Als je blij bent dat je kind niet thuis is

11.08.2016 19:00
autisme, kind

Vala’s zoon van 5 jaar is autistisch. Dat is niet altijd makkelijk om mee te om te gaan. Laatst was hij ziek en dus een paar dagen thuis. En dat viel Vala zwaar, iets waar ze zich erg voor schaamt.

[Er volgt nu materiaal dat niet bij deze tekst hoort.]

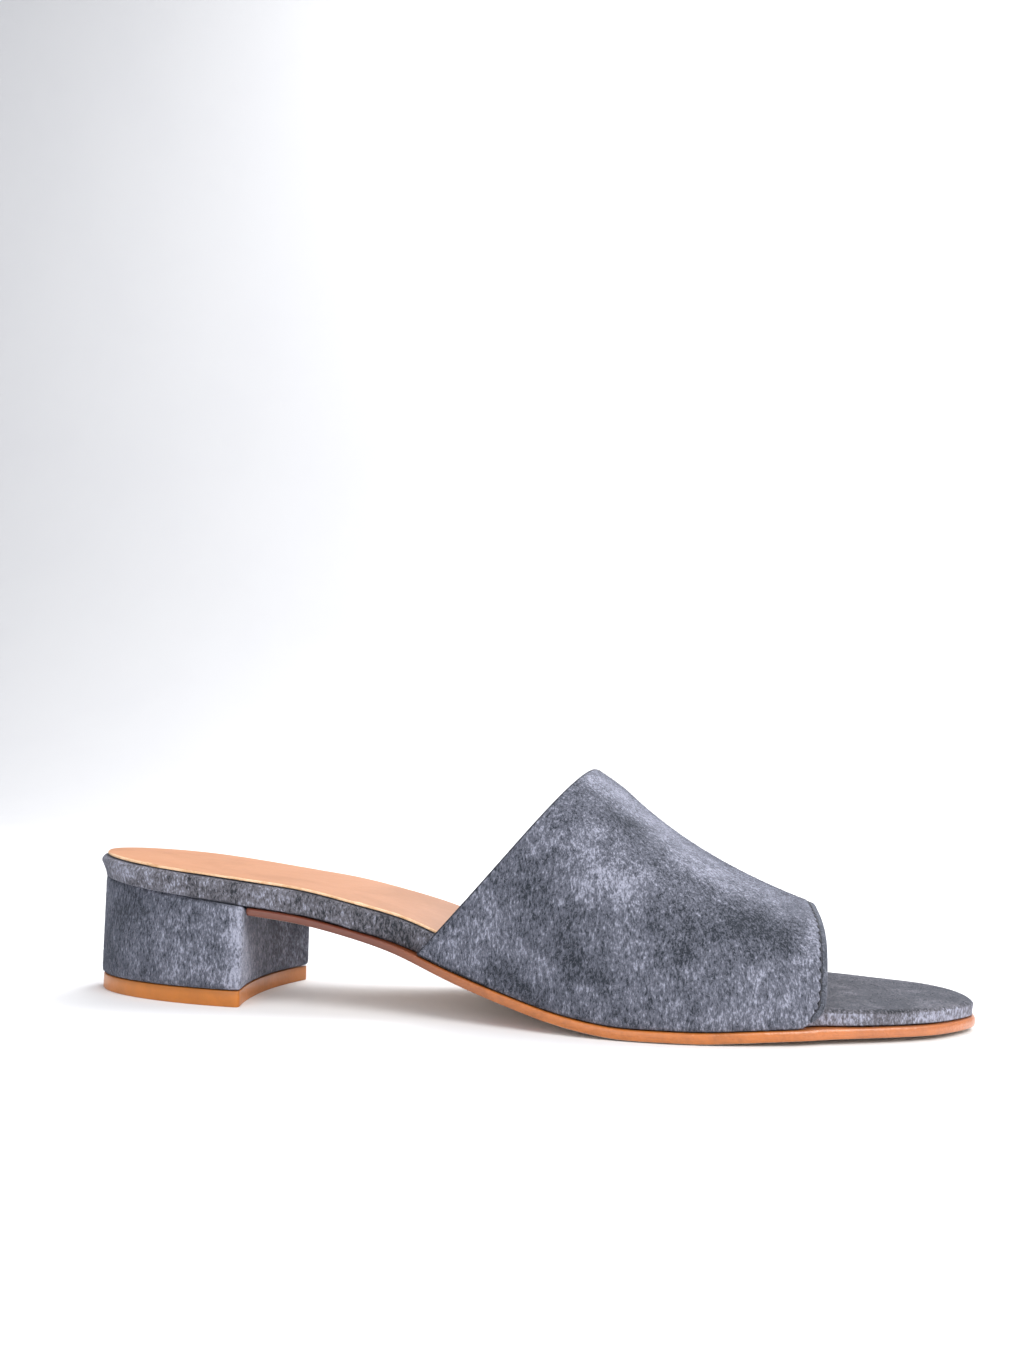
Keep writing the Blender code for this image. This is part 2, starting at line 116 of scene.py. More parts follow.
# On the footbed's rim, partly brushed nap and partly painted light: a lighter patch, and painted
# shade darkening its back.
FOOTBED_NAP_AND_LIGHT = (
    TonePatch(-0.0115, 0.0355, 0.0055, 0.0018, -7, 0.60),
    TonePatch(-0.0250, 0.0360, 0.0090, 0.0060, 0, -0.60),
    TonePatch(0.0720, 0.0200, 0.0080, 0.0040, -15, -0.50),
)
# On the heel block, painted light: a painted highlight down the breast corner and painted shade over
# the back.
HEEL_PAINTED_LIGHT = (
    TonePatch(0.0258, 0.0180, 0.0026, 0.0400, 0, 0.95),
    TonePatch(-0.0240, 0.0200, 0.0110, 0.0300, 0, -0.55),
    TonePatch(0.0050, 0.0260, 0.0080, 0.0040, -10, -0.25),
)

# Soft creases of the vamp, as long shallow troughs and ridges: place, half sizes, slope, rise.
Crease = namedtuple("Crease", "x z length width slope rise")
UPPER_CREASES = (
    Crease(0.1480, 0.0410, 0.0120, 0.0018, -32, 0.00028),
    Crease(0.1450, 0.0375, 0.0120, 0.0020, -34, -0.00026),
    Crease(0.1380, 0.0430, 0.0060, 0.0016, -60, -0.00020),
    Crease(0.1640, 0.0290, 0.0080, 0.0022, -24, -0.00018),
    Crease(0.1100, 0.0330, 0.0090, 0.0030, 48, -0.00016),
)


class MuleColours(bpy.types.PropertyGroup):
    """Colours of the mule's suede, leathers, rubber and floor."""

    suede_dark: bpy.props.FloatVectorProperty(
        name="Suede shade", description="Nap brushed away from the light",
        subtype="COLOR", size=3, min=0, max=1, default=(0.022, 0.026, 0.034))
    suede_mid: bpy.props.FloatVectorProperty(
        name="Suede", description="Nap at rest",
        subtype="COLOR", size=3, min=0, max=1, default=(0.098, 0.104, 0.132))
    suede_light: bpy.props.FloatVectorProperty(
        name="Suede bloom", description="Nap brushed towards the light",
        subtype="COLOR", size=3, min=0, max=1, default=(0.34, 0.35, 0.43))
    lining: bpy.props.FloatVectorProperty(
        name="Lining", description="Brown leather inside the upper",
        subtype="COLOR", size=3, min=0, max=1, default=(0.075, 0.040, 0.024))
    sock: bpy.props.FloatVectorProperty(
        name="Sock", description="Tan leather under the foot",
        subtype="COLOR", size=3, min=0, max=1, default=(0.44, 0.170, 0.055))
    sole_edge: bpy.props.FloatVectorProperty(
        name="Sole edge", description="Burnished edge at the ball",
        subtype="COLOR", size=3, min=0, max=1, default=(0.50, 0.150, 0.026))
    # Darker burnish at the waist, with painted shade in it.
    sole_waist: bpy.props.FloatVectorProperty(
        name="Sole waist", description="Burnished edge at the waist",
        subtype="COLOR", size=3, min=0, max=1, default=(0.115, 0.022, 0.006))
    sole_under: bpy.props.FloatVectorProperty(
        name="Underside", description="Natural sole leather",
        subtype="COLOR", size=3, min=0, max=1, default=(0.58, 0.43, 0.32))
    top_piece: bpy.props.FloatVectorProperty(
        name="Top piece", description="Amber rubber under the heel",
        subtype="COLOR", size=3, min=0, max=1, default=(0.52, 0.165, 0.016))
    thread: bpy.props.FloatVectorProperty(
        name="Thread", description="Stitches of the front edge",
        subtype="COLOR", size=3, min=0, max=1, default=(0.020, 0.021, 0.026))
    floor: bpy.props.FloatVectorProperty(
        name="Floor", description="Pale floor and backdrop",
        subtype="COLOR", size=3, min=0, max=1, default=(0.84, 0.84, 0.85))


class MuleSizes(bpy.types.PropertyGroup):
    """Sizes of the mule's fine work."""

    stitch_pitch: bpy.props.FloatProperty(
        name="Stitch pitch", description="Distance from one stitch to the next",
        default=0.0027, min=0.001, max=0.006, unit="LENGTH")
    stitch_inset: bpy.props.FloatProperty(
        name="Stitch inset", description="Distance of the stitches from the front edge",
        default=0.0019, min=0.001, max=0.005, unit="LENGTH")
    thread_width: bpy.props.FloatProperty(
        name="Thread width", description="Thickness of the thread",
        default=0.00042, min=0.0001, max=0.001, unit="LENGTH")
    groove_depth: bpy.props.FloatProperty(
        name="Groove depth", description="How far the stitches pull the suede in",
        default=0.00035, min=0, max=0.001, unit="LENGTH")
    fibre_length: bpy.props.FloatProperty(
        name="Fibre length", description="Length of the suede's fibres",
        default=0.00075, min=0.0002, max=0.002, unit="LENGTH")
    fibre_width: bpy.props.FloatProperty(
        name="Fibre width", description="Width of a fibre at its root",
        default=0.00007, min=0.00002, max=0.0002, unit="LENGTH")


def add(tree, kind, values=None, **settings):
    """A node with its settings, and its inputs set to values or linked to sockets."""
    node = tree.nodes.new(kind)
    for name, value in settings.items():
        setattr(node, name, value)
    for name, value in (values or {}).items():
        if isinstance(value, bpy.types.NodeSocket):
            tree.links.new(value, node.inputs[name])
        else:
            node.inputs[name].default_value = value
    return node


def calc(tree, operation, *values, clamp=False):
    """The output of one Math node."""
    node = add(tree, "ShaderNodeMath", dict(enumerate(values)), operation=operation)
    node.use_clamp = clamp
    return node.outputs[0]


def between(tree, value, low, high):
    """0 at low and 1 at high, with a smooth change."""
    values = {"Value": value, "From Min": low, "From Max": high}
    node = add(tree, "ShaderNodeMapRange", values, interpolation_type="SMOOTHSTEP")
    return node.outputs[0]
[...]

Het is 07.30 uur ‘s ochtends. Ik sta voor de deur op straat, nadat ik mijn zoon in de schoolbus heb gezet. Het is nog fris, de dauw ligt op bladeren in de voortuin. Ik laat de koele ochtendlucht over mijn gezicht stromen. Mijn hoofd bonkt, maar de kou verdooft het gevoel een beetje. Mijn gezicht voelt strak aan, mijn ogen opgezwollen. Ik heb niet gehuild, maar mijn ogen branden toch. In de straat heerst nog diepe rust. De nevel waaiert tussen de huizen door. Ik luister naar de stilte, die als een zachte deken over me heen valt. Ik inhaleer de kou, die stilte, voel de spanning uit mijn lijf, in de straatstenen, wegzakken. Na een week ziek zijn is Terrorist nr. 1 weer naar school. Wat een opluchting.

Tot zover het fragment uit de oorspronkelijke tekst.